[Required work] Retype everything from the line that contains "Keep writing the" down to the line that contains "imported = [obj", inclusive, without altering or adding anything.

[Given data]
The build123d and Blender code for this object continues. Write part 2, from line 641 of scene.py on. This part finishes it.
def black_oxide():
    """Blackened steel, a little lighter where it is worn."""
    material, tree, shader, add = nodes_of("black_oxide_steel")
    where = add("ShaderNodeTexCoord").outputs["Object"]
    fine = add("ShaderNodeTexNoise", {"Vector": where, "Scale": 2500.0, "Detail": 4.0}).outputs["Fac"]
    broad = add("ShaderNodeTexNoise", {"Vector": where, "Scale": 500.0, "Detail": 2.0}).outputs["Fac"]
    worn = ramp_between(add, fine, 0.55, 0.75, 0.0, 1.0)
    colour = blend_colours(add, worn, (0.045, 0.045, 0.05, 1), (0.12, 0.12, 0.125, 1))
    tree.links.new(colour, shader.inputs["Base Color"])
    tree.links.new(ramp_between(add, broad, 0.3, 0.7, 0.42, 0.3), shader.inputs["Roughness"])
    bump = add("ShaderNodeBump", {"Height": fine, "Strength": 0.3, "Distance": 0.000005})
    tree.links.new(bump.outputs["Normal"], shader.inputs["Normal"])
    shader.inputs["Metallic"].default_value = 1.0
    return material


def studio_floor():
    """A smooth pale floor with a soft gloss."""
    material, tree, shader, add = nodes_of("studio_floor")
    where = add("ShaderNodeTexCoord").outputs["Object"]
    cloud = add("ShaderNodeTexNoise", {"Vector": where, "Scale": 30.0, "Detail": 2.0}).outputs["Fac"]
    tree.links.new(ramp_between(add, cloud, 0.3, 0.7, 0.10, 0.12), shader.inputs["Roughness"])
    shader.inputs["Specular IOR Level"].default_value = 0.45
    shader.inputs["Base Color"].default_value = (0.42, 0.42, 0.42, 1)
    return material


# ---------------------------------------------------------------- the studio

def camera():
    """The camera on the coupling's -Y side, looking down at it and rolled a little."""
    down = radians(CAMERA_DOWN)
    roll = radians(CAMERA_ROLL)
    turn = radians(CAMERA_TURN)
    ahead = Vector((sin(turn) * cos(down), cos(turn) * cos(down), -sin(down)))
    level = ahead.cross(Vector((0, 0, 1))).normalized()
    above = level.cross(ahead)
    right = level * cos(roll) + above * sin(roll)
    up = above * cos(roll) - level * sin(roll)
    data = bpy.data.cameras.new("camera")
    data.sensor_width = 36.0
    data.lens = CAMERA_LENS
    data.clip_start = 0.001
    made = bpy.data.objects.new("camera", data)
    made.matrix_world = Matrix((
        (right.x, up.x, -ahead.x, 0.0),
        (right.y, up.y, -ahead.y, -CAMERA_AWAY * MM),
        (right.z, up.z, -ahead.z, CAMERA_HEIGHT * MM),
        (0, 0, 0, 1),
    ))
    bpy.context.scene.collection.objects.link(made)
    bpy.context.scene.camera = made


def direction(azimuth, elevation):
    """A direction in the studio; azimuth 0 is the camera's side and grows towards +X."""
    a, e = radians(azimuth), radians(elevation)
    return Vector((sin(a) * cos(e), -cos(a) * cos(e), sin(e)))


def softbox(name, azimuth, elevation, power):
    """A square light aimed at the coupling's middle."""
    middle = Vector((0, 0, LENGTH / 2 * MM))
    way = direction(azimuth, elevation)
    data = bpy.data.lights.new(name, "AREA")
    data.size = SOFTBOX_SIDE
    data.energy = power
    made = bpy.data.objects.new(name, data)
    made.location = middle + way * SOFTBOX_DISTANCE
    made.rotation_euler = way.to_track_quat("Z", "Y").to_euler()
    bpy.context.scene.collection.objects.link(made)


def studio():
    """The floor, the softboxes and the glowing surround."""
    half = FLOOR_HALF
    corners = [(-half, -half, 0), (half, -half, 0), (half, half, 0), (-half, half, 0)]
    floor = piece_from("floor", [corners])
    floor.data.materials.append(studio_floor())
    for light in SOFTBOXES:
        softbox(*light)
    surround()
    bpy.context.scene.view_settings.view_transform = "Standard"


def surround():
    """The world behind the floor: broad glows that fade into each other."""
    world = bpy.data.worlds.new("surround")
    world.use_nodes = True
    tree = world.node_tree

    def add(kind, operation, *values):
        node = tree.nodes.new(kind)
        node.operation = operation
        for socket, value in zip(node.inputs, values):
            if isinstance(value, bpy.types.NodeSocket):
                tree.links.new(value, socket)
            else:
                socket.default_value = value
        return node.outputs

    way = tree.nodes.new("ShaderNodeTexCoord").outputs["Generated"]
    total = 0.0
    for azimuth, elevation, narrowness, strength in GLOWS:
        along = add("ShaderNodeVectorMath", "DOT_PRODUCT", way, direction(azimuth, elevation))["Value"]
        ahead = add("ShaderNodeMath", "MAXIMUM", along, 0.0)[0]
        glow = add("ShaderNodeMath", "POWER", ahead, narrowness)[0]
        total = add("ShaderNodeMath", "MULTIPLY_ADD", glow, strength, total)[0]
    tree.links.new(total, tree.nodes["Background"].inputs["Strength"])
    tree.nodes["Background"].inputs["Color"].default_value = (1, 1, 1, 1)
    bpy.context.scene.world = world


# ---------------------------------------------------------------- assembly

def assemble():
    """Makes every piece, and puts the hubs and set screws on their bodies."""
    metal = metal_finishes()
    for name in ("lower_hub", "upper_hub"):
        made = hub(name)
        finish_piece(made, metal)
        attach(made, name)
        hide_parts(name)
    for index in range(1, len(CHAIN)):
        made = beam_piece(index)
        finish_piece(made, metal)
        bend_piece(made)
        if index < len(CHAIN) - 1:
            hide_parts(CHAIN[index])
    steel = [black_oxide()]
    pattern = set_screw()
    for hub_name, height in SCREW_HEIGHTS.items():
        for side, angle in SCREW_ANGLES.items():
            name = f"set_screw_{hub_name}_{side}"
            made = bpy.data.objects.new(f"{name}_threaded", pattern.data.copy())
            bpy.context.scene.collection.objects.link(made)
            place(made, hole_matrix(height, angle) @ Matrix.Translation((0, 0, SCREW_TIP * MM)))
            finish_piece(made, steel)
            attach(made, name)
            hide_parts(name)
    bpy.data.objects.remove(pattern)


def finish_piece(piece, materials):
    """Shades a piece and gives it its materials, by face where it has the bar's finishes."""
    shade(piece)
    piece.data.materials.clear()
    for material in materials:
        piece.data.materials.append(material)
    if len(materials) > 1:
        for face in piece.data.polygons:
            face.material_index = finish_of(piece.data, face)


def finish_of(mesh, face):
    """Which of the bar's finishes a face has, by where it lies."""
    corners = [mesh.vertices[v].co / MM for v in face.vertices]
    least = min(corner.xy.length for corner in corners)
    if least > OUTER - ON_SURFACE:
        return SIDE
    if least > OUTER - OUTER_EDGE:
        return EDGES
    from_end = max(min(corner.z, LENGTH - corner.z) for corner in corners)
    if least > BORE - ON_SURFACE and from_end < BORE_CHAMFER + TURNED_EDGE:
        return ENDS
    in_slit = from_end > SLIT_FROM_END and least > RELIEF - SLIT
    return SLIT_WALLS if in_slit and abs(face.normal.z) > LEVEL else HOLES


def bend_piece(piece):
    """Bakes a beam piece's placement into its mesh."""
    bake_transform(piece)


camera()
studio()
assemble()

==

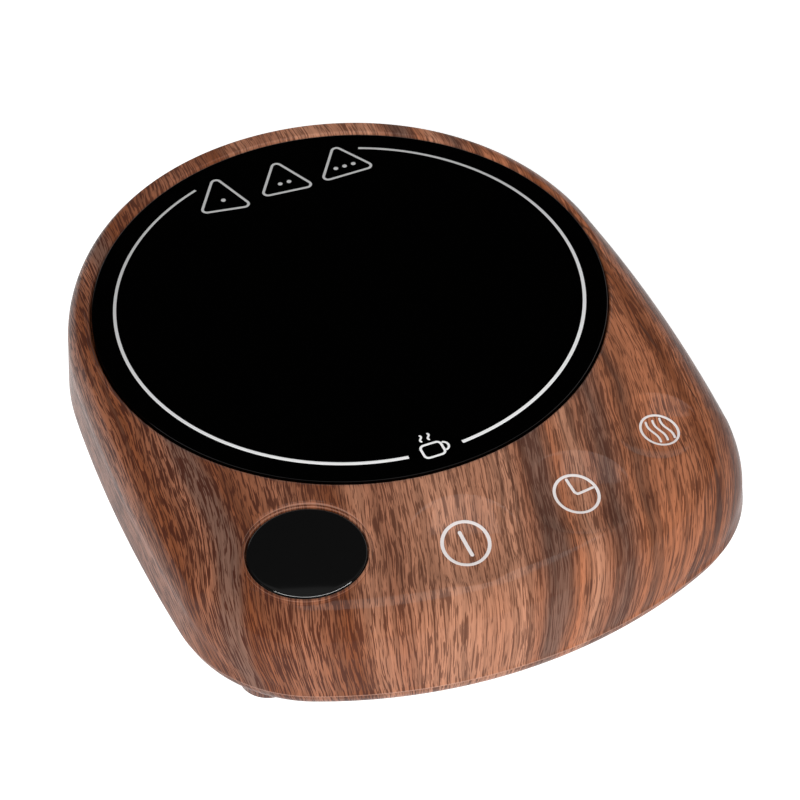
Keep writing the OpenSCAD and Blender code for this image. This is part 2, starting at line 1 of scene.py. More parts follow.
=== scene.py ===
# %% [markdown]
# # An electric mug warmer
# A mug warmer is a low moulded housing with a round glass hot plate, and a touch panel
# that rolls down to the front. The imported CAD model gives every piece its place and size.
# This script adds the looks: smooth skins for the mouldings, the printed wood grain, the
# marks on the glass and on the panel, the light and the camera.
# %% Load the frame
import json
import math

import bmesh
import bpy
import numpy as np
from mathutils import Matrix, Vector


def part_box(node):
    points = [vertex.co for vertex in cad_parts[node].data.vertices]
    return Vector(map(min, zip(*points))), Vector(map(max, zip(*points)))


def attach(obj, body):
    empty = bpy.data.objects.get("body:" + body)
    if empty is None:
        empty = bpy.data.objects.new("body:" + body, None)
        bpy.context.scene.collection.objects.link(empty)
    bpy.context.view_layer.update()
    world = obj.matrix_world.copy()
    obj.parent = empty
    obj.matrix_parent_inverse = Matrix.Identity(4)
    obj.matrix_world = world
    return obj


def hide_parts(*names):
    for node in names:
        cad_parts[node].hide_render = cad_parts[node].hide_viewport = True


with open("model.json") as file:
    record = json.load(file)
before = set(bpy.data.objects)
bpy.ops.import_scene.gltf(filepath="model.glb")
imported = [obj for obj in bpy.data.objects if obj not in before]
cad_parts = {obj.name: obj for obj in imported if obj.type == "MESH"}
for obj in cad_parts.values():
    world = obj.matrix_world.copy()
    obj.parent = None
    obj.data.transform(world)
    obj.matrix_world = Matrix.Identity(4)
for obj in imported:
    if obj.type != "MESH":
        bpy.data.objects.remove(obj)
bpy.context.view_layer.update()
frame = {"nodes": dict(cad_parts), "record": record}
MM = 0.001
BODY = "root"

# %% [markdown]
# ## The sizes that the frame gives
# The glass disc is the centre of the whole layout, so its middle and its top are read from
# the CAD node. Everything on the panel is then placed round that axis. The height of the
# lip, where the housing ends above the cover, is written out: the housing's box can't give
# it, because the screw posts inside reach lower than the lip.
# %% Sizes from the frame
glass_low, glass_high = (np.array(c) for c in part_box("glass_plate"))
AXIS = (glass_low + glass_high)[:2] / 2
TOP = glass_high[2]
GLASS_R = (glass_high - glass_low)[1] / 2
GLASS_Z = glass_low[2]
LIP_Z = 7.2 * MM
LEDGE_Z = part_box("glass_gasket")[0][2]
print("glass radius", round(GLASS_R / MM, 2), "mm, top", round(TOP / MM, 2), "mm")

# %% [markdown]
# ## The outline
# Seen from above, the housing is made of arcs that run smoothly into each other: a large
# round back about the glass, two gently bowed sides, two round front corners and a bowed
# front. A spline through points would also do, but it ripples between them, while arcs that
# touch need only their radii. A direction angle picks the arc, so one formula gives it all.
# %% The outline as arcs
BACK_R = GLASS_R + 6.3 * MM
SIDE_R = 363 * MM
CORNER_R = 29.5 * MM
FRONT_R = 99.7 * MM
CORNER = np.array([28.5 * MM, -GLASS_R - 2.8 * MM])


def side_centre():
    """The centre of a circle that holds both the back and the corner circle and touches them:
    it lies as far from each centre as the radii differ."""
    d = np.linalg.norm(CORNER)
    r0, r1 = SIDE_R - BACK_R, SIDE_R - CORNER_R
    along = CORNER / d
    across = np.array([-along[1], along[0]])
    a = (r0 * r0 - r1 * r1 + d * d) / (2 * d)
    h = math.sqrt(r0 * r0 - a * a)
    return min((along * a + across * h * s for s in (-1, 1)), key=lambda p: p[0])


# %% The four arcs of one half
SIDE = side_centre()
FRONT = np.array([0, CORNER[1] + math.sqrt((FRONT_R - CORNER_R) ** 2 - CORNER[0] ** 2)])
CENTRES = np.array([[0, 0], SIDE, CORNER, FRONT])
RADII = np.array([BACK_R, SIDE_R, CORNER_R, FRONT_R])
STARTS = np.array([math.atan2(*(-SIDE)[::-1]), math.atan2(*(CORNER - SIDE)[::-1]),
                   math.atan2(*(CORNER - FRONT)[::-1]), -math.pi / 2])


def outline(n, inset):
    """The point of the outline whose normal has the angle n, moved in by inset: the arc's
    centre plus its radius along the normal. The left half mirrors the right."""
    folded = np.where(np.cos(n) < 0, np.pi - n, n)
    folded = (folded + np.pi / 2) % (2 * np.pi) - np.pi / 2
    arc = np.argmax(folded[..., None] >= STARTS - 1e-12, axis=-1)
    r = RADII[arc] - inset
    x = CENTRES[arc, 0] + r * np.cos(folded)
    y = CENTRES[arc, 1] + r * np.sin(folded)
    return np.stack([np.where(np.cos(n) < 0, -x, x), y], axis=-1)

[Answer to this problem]
Keep writing the OpenSCAD and Blender code for this image. This is part 2, starting at line 1 of scene.py. More parts follow.
=== scene.py ===
# %% [markdown]
# # An electric mug warmer
# A mug warmer is a low moulded housing with a round glass hot plate, and a touch panel
# that rolls down to the front. The imported CAD model gives every piece its place and size.
# This script adds the looks: smooth skins for the mouldings, the printed wood grain, the
# marks on the glass and on the panel, the light and the camera.
# %% Load the frame
import json
import math

import bmesh
import bpy
import numpy as np
from mathutils import Matrix, Vector


def part_box(node):
    points = [vertex.co for vertex in cad_parts[node].data.vertices]
    return Vector(map(min, zip(*points))), Vector(map(max, zip(*points)))


def attach(obj, body):
    empty = bpy.data.objects.get("body:" + body)
    if empty is None:
        empty = bpy.data.objects.new("body:" + body, None)
        bpy.context.scene.collection.objects.link(empty)
    bpy.context.view_layer.update()
    world = obj.matrix_world.copy()
    obj.parent = empty
    obj.matrix_parent_inverse = Matrix.Identity(4)
    obj.matrix_world = world
    return obj


def hide_parts(*names):
    for node in names:
        cad_parts[node].hide_render = cad_parts[node].hide_viewport = True


with open("model.json") as file:
    record = json.load(file)
before = set(bpy.data.objects)
bpy.ops.import_scene.gltf(filepath="model.glb")
imported = [obj for obj in bpy.data.objects if obj not in before]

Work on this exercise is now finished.